EXERCISE BRIEF. Reproduce all of the listing below without alteration.

SUPPLIED DATA.
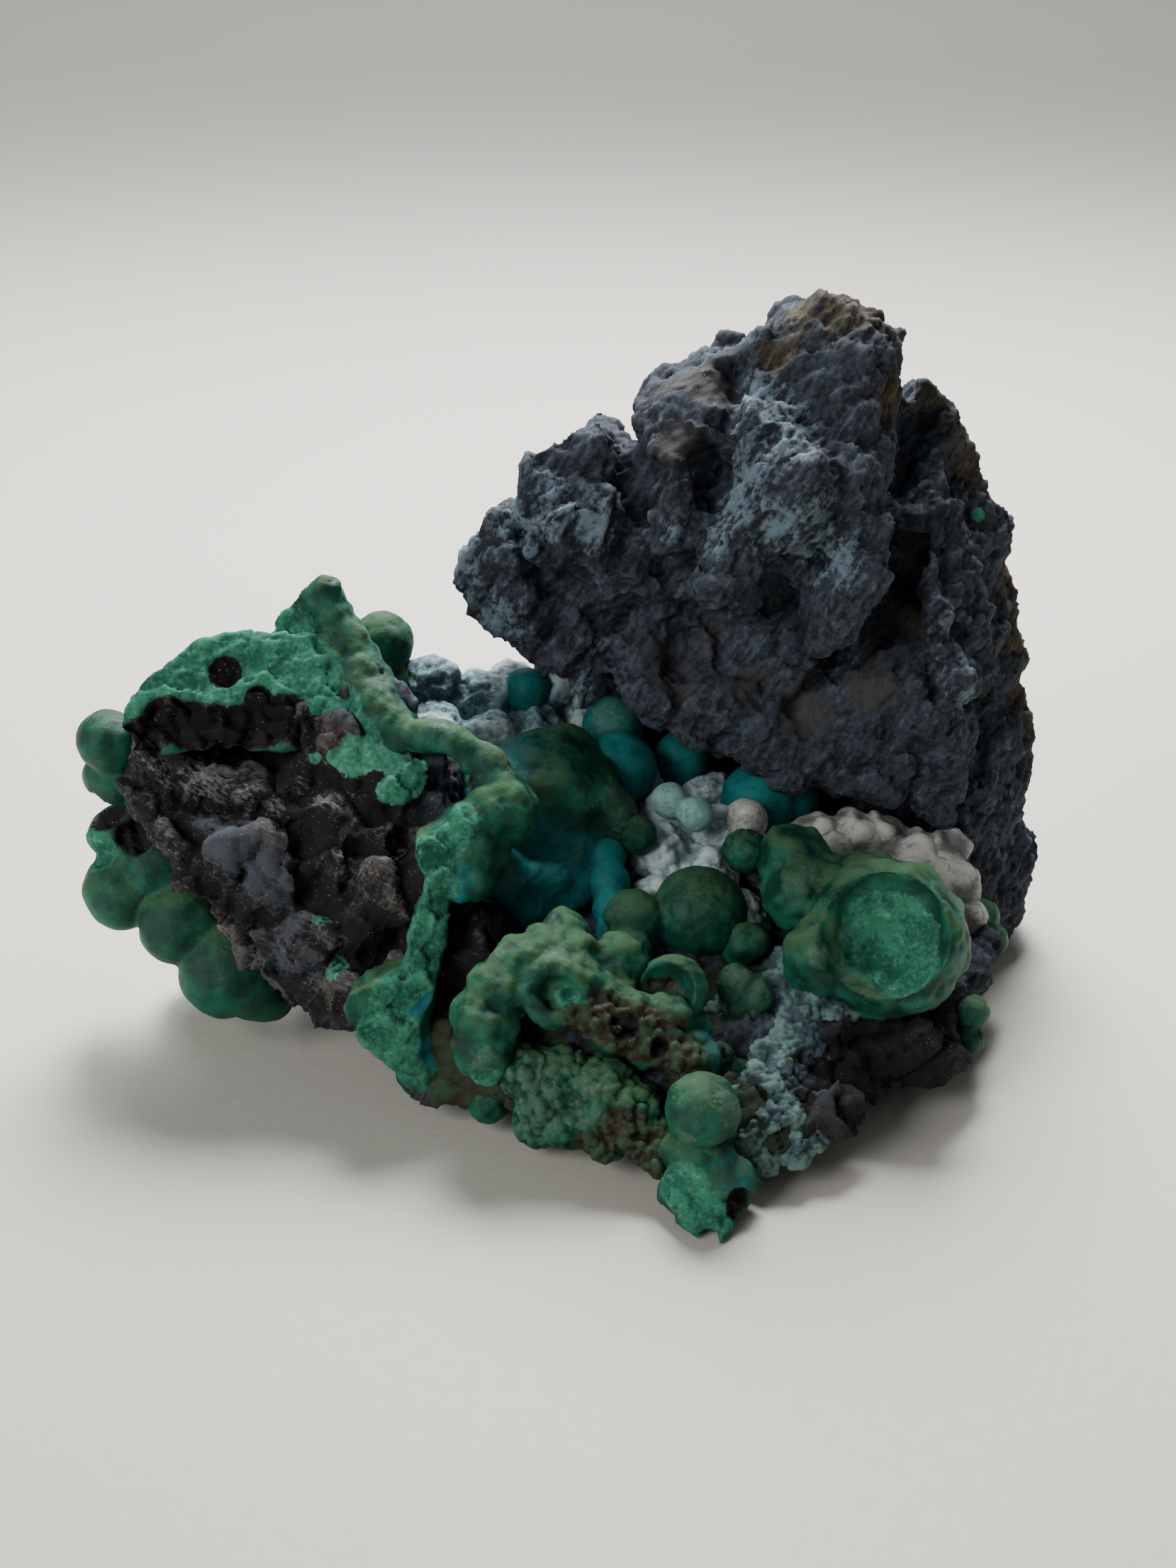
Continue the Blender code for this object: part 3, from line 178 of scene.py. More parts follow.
CLEFTS = {
    # name: how wide and how deep it is (raised where it is below zero), then its course
    "beside_the_facet": (
        0.9, 2.2, (11.1, 10.3, 49.5), (10.8, 7.4, 47.7), (10.1, 6.2, 45.6), (9.4, 6, 43.9),
    ),
    "below_the_facet": (
        0.8, 1.6, (9.4, 6, 43.9), (9.7, 5, 42), (9.4, 4.1, 40), (8.4, 3, 38.4), (8, 6.4, 34.9),
    ),
    "left_of_the_knob": (
        0.8, 1.5, (7.4, 5.8, 44.3), (5.1, 7, 42.9), (5, 7.1, 39.1), (5.8, 5.8, 36.7), (7.1, 4.9, 34.4),
    ),
    "between_the_lobes": (
        0.9, 1.8, (2.2, 12, 44.9), (3.2, 8.7, 43.2), (3, 8, 40.3), (2.2, 7, 37.6), (1.6, 6.2, 35.7),
    ),
    "under_the_first_lobe": (0.8, 1.6, (-3.5, 6.2, 38.4), (-1.9, 6, 36.4), (0.7, 6.4, 35.2)),
    "far_left": (0.8, 1.2, (-6.4, 8.9, 37.4), (-4.7, 7.9, 34.8), (-3.1, 8.1, 32.6), (-1.4, 8.4, 31.4)),
    "slanting_cleft": (
        1.1, 3, (25.1, 9, 36), (23.6, 8.8, 33.4), (22, 8.1, 31), (19.6, 5.8, 28.9), (17.8, 4.8, 26.6),
        (16.1, 4.4, 24),
    ),
    "recess": (2.2, 2.2, (22.8, 8.5, 31.9), (20.7, 6.2, 29.2), (19.7, 4.8, 26.6)),
    "right_of_the_pillar": (
        1.4, 2.8, (25.8, 13.4, 44.6), (25.4, 10.7, 42), (24.2, 5.2, 40.3), (25.1, 9, 36),
    ),
    "between_the_ribs": (
        0.9, 1.6, (24.8, 8.4, 34.1), (25.9, 6.1, 31.3), (26.8, 4.4, 28.9), (27.4, 3.8, 26.5),
    ),
    "right_of_the_ribs": (
        1, 1.8, (27.8, 8.7, 35.6), (28.7, 5.2, 32.7), (31.3, 7.4, 27.1), (32.9, 9.3, 21.1),
        (32.2, 6.7, 17.9),
    ),
    "cave": (3.4, 3, (4.4, 6, 30.2), (8, 6.8, 29), (11.6, 7, 28.4), (13.9, 5.8, 27.2)),
    "under_the_nose": (
        1.2, 1.8, (5.3, 5.2, 35.3), (7.7, 5.7, 32.5), (10.5, 7.2, 29.7), (13.4, 7.4, 29.7),
        (14.8, 7.3, 31.8),
    ),
    "beside_the_blade": (0.9, 1.5, (3.1, 6.3, 31.2), (2.1, 6.1, 28.2), (0.6, 7, 24.3)),
    "left_of_the_blade": (0.9, 1.2, (0.6, 7.4, 30.6), (-0.4, 7.7, 26.4)),
    "pillar_pits": (0.6, 1, (13.8, 4.8, 46.1), (14, 4.4, 45.7)),
    "pillar_seam": (
        0.7, 0.8, (17.5, 8.2, 48.7), (18.1, 5.2, 46.1), (18, 2.7, 43.1), (17.5, 2.4, 39.8),
        (17.2, 3.6, 35.9), (17, 4.7, 32.4),
    ),
    "overhang_seam": (0.8, 1, (15.9, 4.3, 23.5), (19.7, 3.5, 22.7), (23.8, 3.5, 22.4), (27.2, 3.2, 20.8)),
    "overhang_pit_row": (0.8, 1.2, (22.9, 3, 20.3), (26.8, 4, 17.5), (30.5, 4.8, 15.4)),
    "under_the_plate": (
        1, 2.6, (-32.9, -4.2, 27), (-30.7, -4.5, 26.5), (-28.5, -4.6, 25.4), (-27, -3.9, 23.9),
        (-24.8, -3, 23.5), (-22.7, -3.3, 24.8),
    ),
    "hole_under_the_plate": (1.5, 3, (-26.9, -4.5, 25.7), (-25.7, -2.7, 24.2), (-24.3, -4.4, 25.4)),
    "slot": (0.8, 2.4, (-23.6, -2.7, 29.2), (-24.3, -3.6, 28.2), (-25, -4.3, 27), (-25.3, -4.4, 26)),
    "below_the_ledge": (
        0.9, 1.6, (-33.2, -4.8, 22.8), (-30.8, -5.7, 22.2), (-28.5, -7, 21.2), (-26, -8, 20.9),
        (-23.7, -7.1, 21.1),
    ),
    "left_plate_seam": (0.8, 1.2, (-29.9, -7.4, 20.6), (-29.1, -8.9, 19.4), (-29.8, -9.5, 17.9)),
    "middle_seam": (
        0.8, 1.4, (-20.4, -5.6, 23.2), (-21.7, -6.7, 21.4), (-21.4, -7.7, 19.6), (-20.3, -9.2, 18.3),
        (-18.7, -10.8, 17.9),
    ),
    "middle_pit": (
        1, 1.8, (-22.8, -11.5, 14.5), (-21.9, -11.2, 15.8), (-20.9, -11.1, 16.7), (-20.1, -11.3, 17.3),
    ),
    "right_pit": (0.9, 1.6, (-15.6, -13.3, 12.1), (-15.1, -13.2, 13), (-13.8, -13.9, 14.3)),
    "right_seam": (
        0.8, 1.2, (-14.9, -7, 22.1), (-15.5, -9.1, 20.4), (-16.7, -10.2, 18.9), (-18.1, -11.8, 17.6),
        (-19.3, -11.9, 16.2), (-20.2, -11.8, 14.7),
    ),
    "lower_seam": (
        0.8, 1.2, (-27.9, -10.3, 16.2), (-26.6, -10.8, 15.2), (-24.6, -11.7, 14.7), (-23.6, -11.8, 12.9),
        (-22.7, -12.4, 11), (-21.6, -13, 9.9),
    ),
    "low_right_seam": (
        0.8, 1.1, (-20, -12.8, 11.7), (-18.3, -13.3, 11.6), (-16.8, -13.3, 11.6), (-15.5, -13.3, 12.2),
    ),
    "ridge_by_the_cleft": (
        1, -1.3, (23, 3.4, 40.4), (21.2, 2.9, 37.7), (19.4, 2.2, 34.9), (17.9, 3.2, 31.4),
        (16.8, 5.1, 27.5),
    ),
    "first_rib": (0.8, -1, (22.8, 8.6, 32.9), (24.5, 8, 31.6), (24.8, 6, 29.3), (25.6, 4, 26.9)),
    "second_rib": (0.8, -1, (26.2, 7.2, 33.5), (27.2, 4.7, 30.7), (28.9, 4.1, 26.9)),
    "ledge": (
        1.2, -1.4, (-33.2, -4.7, 25.8), (-31, -4.1, 23.7), (-28.2, -5.1, 22.8), (-25.3, -6.4, 22.2),
        (-22.8, -6.5, 21.9),
    ),
    "small_block": (1.3, -1, (6.9, 5.3, 43.3), (6.9, 3.9, 41.2), (7.1, 3.8, 38.8)),
    "nose": (1.7, -0.9, (8.5, 1.1, 36.4), (11.2, 0.3, 36.2)),
    "overhang_edge": (
        1.2, -0.8, (7.1, 5.9, 22.7), (11.2, 5.3, 20.9), (15, 3.7, 20), (19.9, 2.8, 19.3), (25.2, 4, 17.6),
    ),
}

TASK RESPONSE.
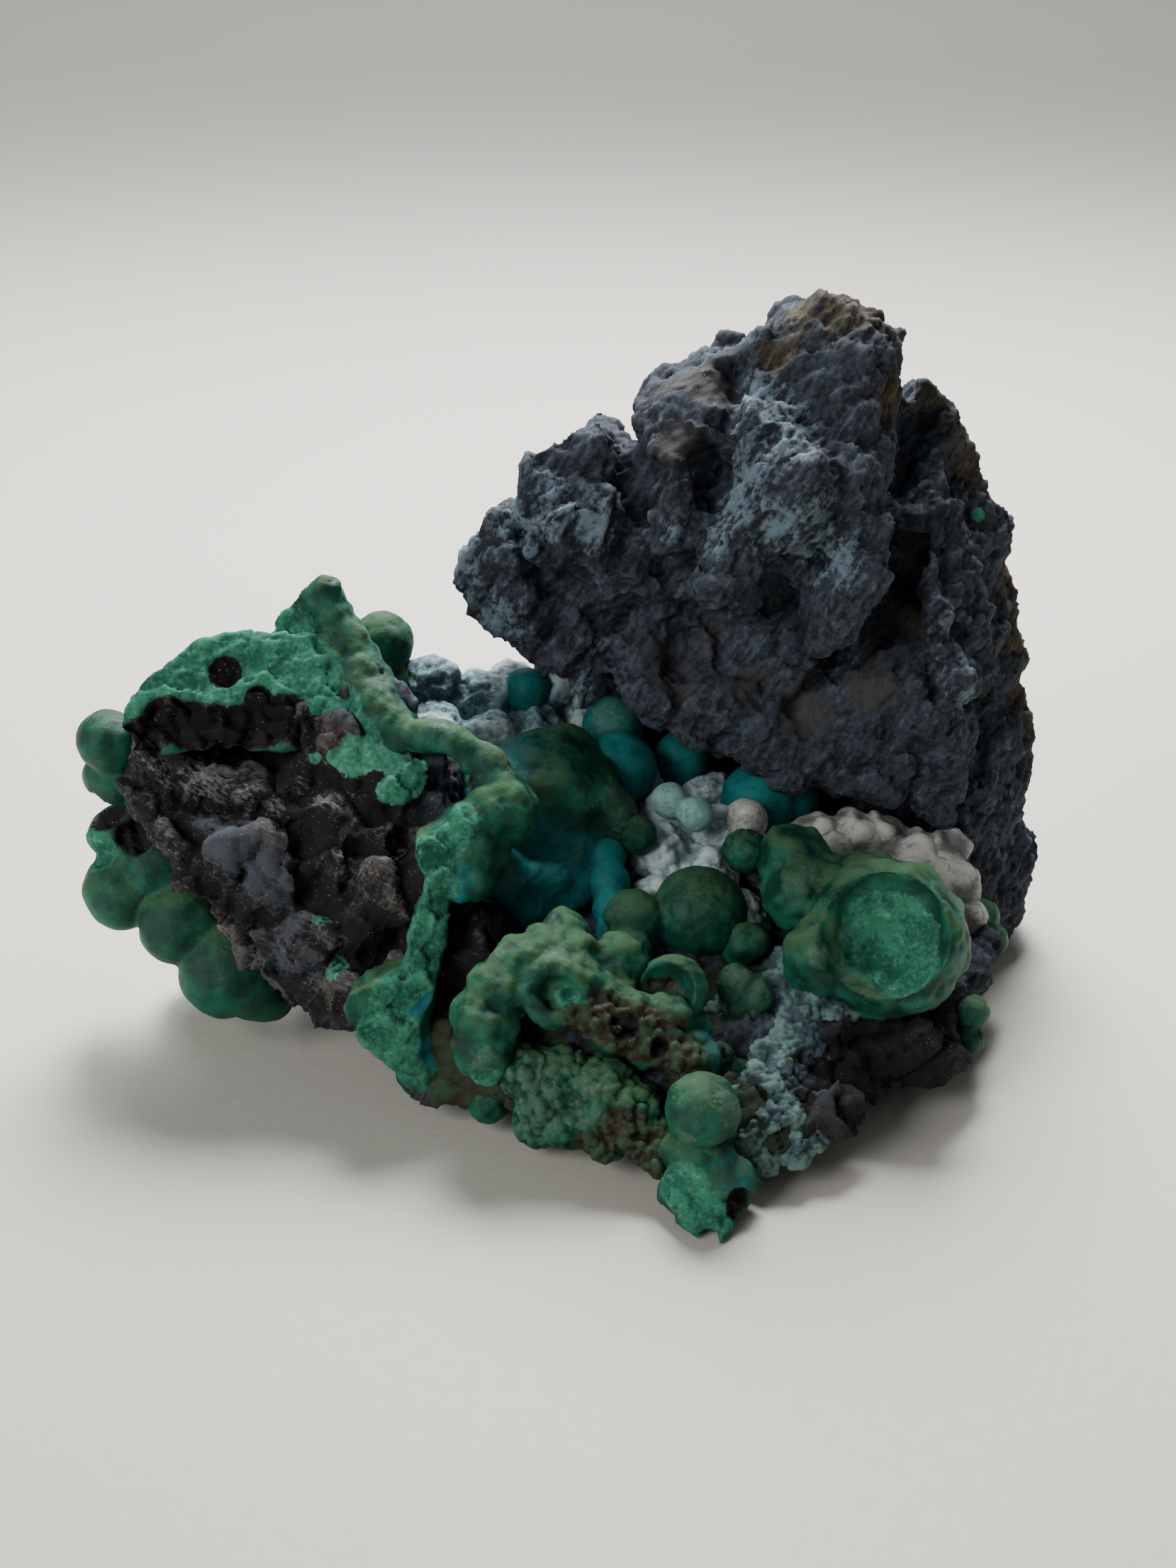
Continue the Blender code for this object: part 3, from line 178 of scene.py. More parts follow.
CLEFTS = {
    # name: how wide and how deep it is (raised where it is below zero), then its course
    "beside_the_facet": (
        0.9, 2.2, (11.1, 10.3, 49.5), (10.8, 7.4, 47.7), (10.1, 6.2, 45.6), (9.4, 6, 43.9),
    ),
    "below_the_facet": (
        0.8, 1.6, (9.4, 6, 43.9), (9.7, 5, 42), (9.4, 4.1, 40), (8.4, 3, 38.4), (8, 6.4, 34.9),
    ),
    "left_of_the_knob": (
        0.8, 1.5, (7.4, 5.8, 44.3), (5.1, 7, 42.9), (5, 7.1, 39.1), (5.8, 5.8, 36.7), (7.1, 4.9, 34.4),
    ),
    "between_the_lobes": (
        0.9, 1.8, (2.2, 12, 44.9), (3.2, 8.7, 43.2), (3, 8, 40.3), (2.2, 7, 37.6), (1.6, 6.2, 35.7),
    ),
    "under_the_first_lobe": (0.8, 1.6, (-3.5, 6.2, 38.4), (-1.9, 6, 36.4), (0.7, 6.4, 35.2)),
    "far_left": (0.8, 1.2, (-6.4, 8.9, 37.4), (-4.7, 7.9, 34.8), (-3.1, 8.1, 32.6), (-1.4, 8.4, 31.4)),
    "slanting_cleft": (
        1.1, 3, (25.1, 9, 36), (23.6, 8.8, 33.4), (22, 8.1, 31), (19.6, 5.8, 28.9), (17.8, 4.8, 26.6),
        (16.1, 4.4, 24),
    ),
    "recess": (2.2, 2.2, (22.8, 8.5, 31.9), (20.7, 6.2, 29.2), (19.7, 4.8, 26.6)),
    "right_of_the_pillar": (
        1.4, 2.8, (25.8, 13.4, 44.6), (25.4, 10.7, 42), (24.2, 5.2, 40.3), (25.1, 9, 36),
    ),
    "between_the_ribs": (
        0.9, 1.6, (24.8, 8.4, 34.1), (25.9, 6.1, 31.3), (26.8, 4.4, 28.9), (27.4, 3.8, 26.5),
    ),
    "right_of_the_ribs": (
        1, 1.8, (27.8, 8.7, 35.6), (28.7, 5.2, 32.7), (31.3, 7.4, 27.1), (32.9, 9.3, 21.1),
        (32.2, 6.7, 17.9),
    ),
    "cave": (3.4, 3, (4.4, 6, 30.2), (8, 6.8, 29), (11.6, 7, 28.4), (13.9, 5.8, 27.2)),
    "under_the_nose": (
        1.2, 1.8, (5.3, 5.2, 35.3), (7.7, 5.7, 32.5), (10.5, 7.2, 29.7), (13.4, 7.4, 29.7),
        (14.8, 7.3, 31.8),
    ),
    "beside_the_blade": (0.9, 1.5, (3.1, 6.3, 31.2), (2.1, 6.1, 28.2), (0.6, 7, 24.3)),
    "left_of_the_blade": (0.9, 1.2, (0.6, 7.4, 30.6), (-0.4, 7.7, 26.4)),
    "pillar_pits": (0.6, 1, (13.8, 4.8, 46.1), (14, 4.4, 45.7)),
    "pillar_seam": (
        0.7, 0.8, (17.5, 8.2, 48.7), (18.1, 5.2, 46.1), (18, 2.7, 43.1), (17.5, 2.4, 39.8),
        (17.2, 3.6, 35.9), (17, 4.7, 32.4),
    ),
    "overhang_seam": (0.8, 1, (15.9, 4.3, 23.5), (19.7, 3.5, 22.7), (23.8, 3.5, 22.4), (27.2, 3.2, 20.8)),
    "overhang_pit_row": (0.8, 1.2, (22.9, 3, 20.3), (26.8, 4, 17.5), (30.5, 4.8, 15.4)),
    "under_the_plate": (
        1, 2.6, (-32.9, -4.2, 27), (-30.7, -4.5, 26.5), (-28.5, -4.6, 25.4), (-27, -3.9, 23.9),
        (-24.8, -3, 23.5), (-22.7, -3.3, 24.8),
    ),
    "hole_under_the_plate": (1.5, 3, (-26.9, -4.5, 25.7), (-25.7, -2.7, 24.2), (-24.3, -4.4, 25.4)),
    "slot": (0.8, 2.4, (-23.6, -2.7, 29.2), (-24.3, -3.6, 28.2), (-25, -4.3, 27), (-25.3, -4.4, 26)),
    "below_the_ledge": (
        0.9, 1.6, (-33.2, -4.8, 22.8), (-30.8, -5.7, 22.2), (-28.5, -7, 21.2), (-26, -8, 20.9),
        (-23.7, -7.1, 21.1),
    ),
    "left_plate_seam": (0.8, 1.2, (-29.9, -7.4, 20.6), (-29.1, -8.9, 19.4), (-29.8, -9.5, 17.9)),
    "middle_seam": (
        0.8, 1.4, (-20.4, -5.6, 23.2), (-21.7, -6.7, 21.4), (-21.4, -7.7, 19.6), (-20.3, -9.2, 18.3),
        (-18.7, -10.8, 17.9),
    ),
    "middle_pit": (
        1, 1.8, (-22.8, -11.5, 14.5), (-21.9, -11.2, 15.8), (-20.9, -11.1, 16.7), (-20.1, -11.3, 17.3),
    ),
    "right_pit": (0.9, 1.6, (-15.6, -13.3, 12.1), (-15.1, -13.2, 13), (-13.8, -13.9, 14.3)),
    "right_seam": (
        0.8, 1.2, (-14.9, -7, 22.1), (-15.5, -9.1, 20.4), (-16.7, -10.2, 18.9), (-18.1, -11.8, 17.6),
        (-19.3, -11.9, 16.2), (-20.2, -11.8, 14.7),
    ),
    "lower_seam": (
        0.8, 1.2, (-27.9, -10.3, 16.2), (-26.6, -10.8, 15.2), (-24.6, -11.7, 14.7), (-23.6, -11.8, 12.9),
        (-22.7, -12.4, 11), (-21.6, -13, 9.9),
    ),
    "low_right_seam": (
        0.8, 1.1, (-20, -12.8, 11.7), (-18.3, -13.3, 11.6), (-16.8, -13.3, 11.6), (-15.5, -13.3, 12.2),
    ),
    "ridge_by_the_cleft": (
        1, -1.3, (23, 3.4, 40.4), (21.2, 2.9, 37.7), (19.4, 2.2, 34.9), (17.9, 3.2, 31.4),
        (16.8, 5.1, 27.5),
    ),
    "first_rib": (0.8, -1, (22.8, 8.6, 32.9), (24.5, 8, 31.6), (24.8, 6, 29.3), (25.6, 4, 26.9)),
    "second_rib": (0.8, -1, (26.2, 7.2, 33.5), (27.2, 4.7, 30.7), (28.9, 4.1, 26.9)),
    "ledge": (
        1.2, -1.4, (-33.2, -4.7, 25.8), (-31, -4.1, 23.7), (-28.2, -5.1, 22.8), (-25.3, -6.4, 22.2),
        (-22.8, -6.5, 21.9),
    ),
    "small_block": (1.3, -1, (6.9, 5.3, 43.3), (6.9, 3.9, 41.2), (7.1, 3.8, 38.8)),
    "nose": (1.7, -0.9, (8.5, 1.1, 36.4), (11.2, 0.3, 36.2)),
    "overhang_edge": (
        1.2, -0.8, (7.1, 5.9, 22.7), (11.2, 5.3, 20.9), (15, 3.7, 20), (19.9, 2.8, 19.3), (25.2, 4, 17.6),
    ),
}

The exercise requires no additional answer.